Which still left me with the problem of what next? That's when I went back to Scarlett, not as a lark or a mind-cleanser, but as the voice of a real novel. I knew I had gotten into the habit of scribbling in her notebook rather often; I was shocked to discover I had more than 50 pages written and literally decades of her life sitting around fully-formed inside my head. I even knew what her story should be called - Mexican Candy. I typed up what I had and showed it to my agent, half-apologetic, half-hopeful - is this anything? Oh yeah, he told me. This is.


So I've been working on it ever since, pretty much to the exclusion of everything else. When I had a hundred pages - standard proposal length for the genre fiction I was used to - my agent and I tried sending it out to a few publishers. The general consensus seemed to be "it reads well, but . . . . what the heck is it?" Again, the sensible thing would probably have been to abandon the project and focus on something that had a better chance of selling, at least temporarily - losing my book contract was a big blow to my finances and continues to be. But I can't. When I told my agent I couldn't, he agreed - we talked about it and decided it would be easier to sell as a complete document, that we needed the whole story to know what it really was.


So I'm eating a lot of soup and pasta, not taking a lot of vacations, and writing what I hope is the best book of my life so far.

3 comments:

michael said...
This comment has been removed by the author.
michael said...

woops. the last comment i posted had some serious sentence structure issues.

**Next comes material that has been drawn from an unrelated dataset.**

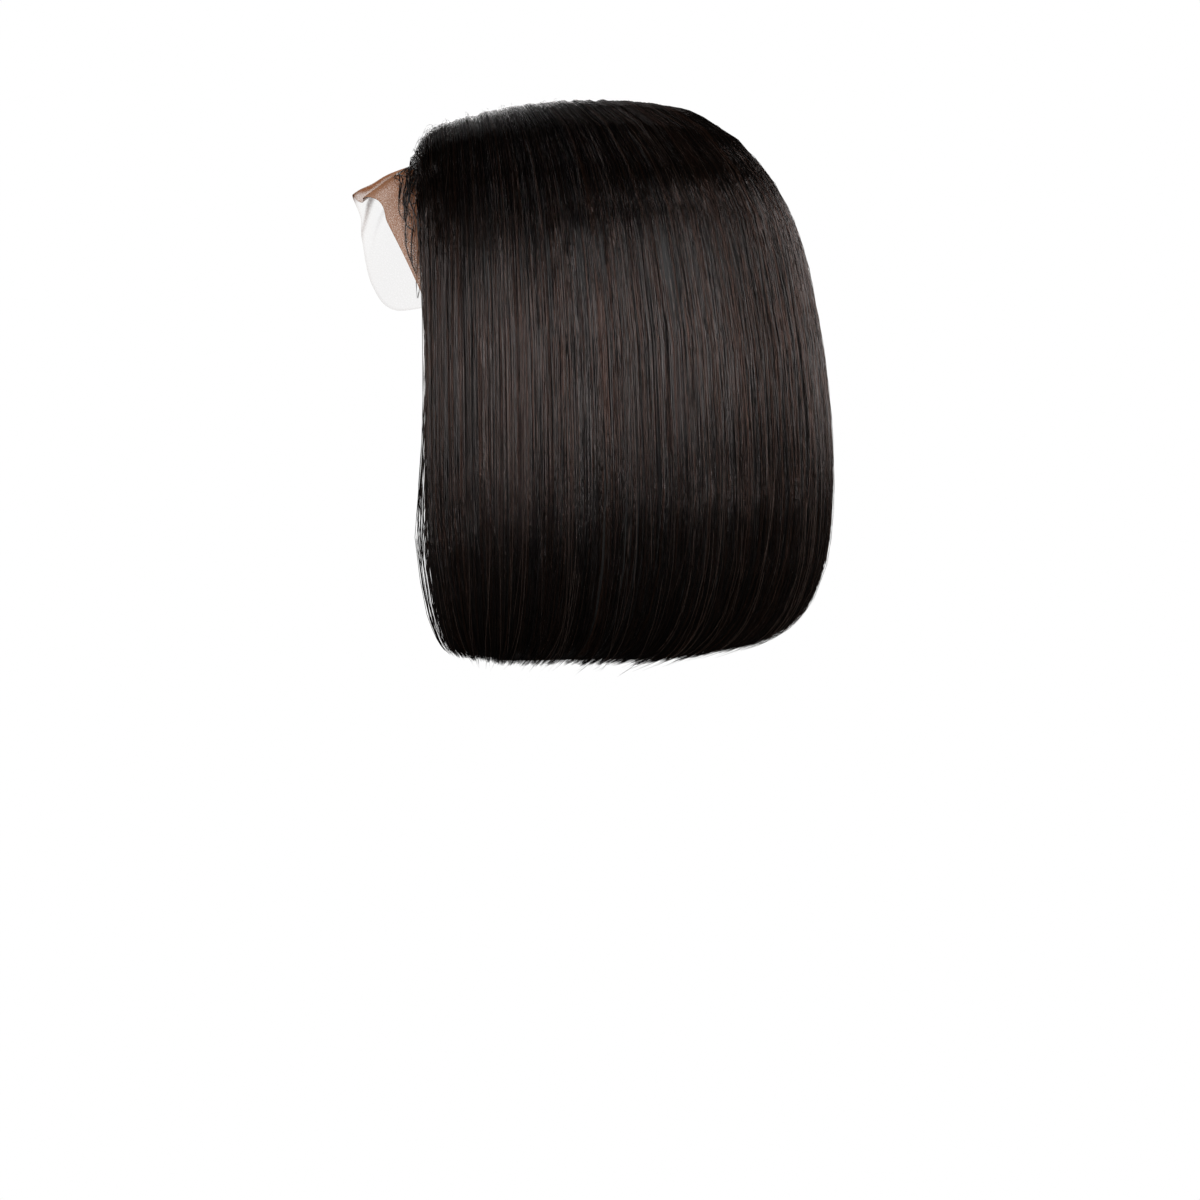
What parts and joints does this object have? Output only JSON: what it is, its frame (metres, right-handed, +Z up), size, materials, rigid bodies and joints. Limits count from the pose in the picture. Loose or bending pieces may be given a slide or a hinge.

what i was trying to say was...

hello miss thing! long time, no talk. i'm so glad to see this blog so active and that you're continuing to write (despite the disappointments you've suffered..). i feel for you, hon, i really do, and i'm so excited to read what Scarlett will be up to.

congrats, and keep going!

xm

Jayel Wylie said...

Thanks, doll - I really appreciate it. Right now keeping momentum is the biggest challenge, so all encouragement is pure candy.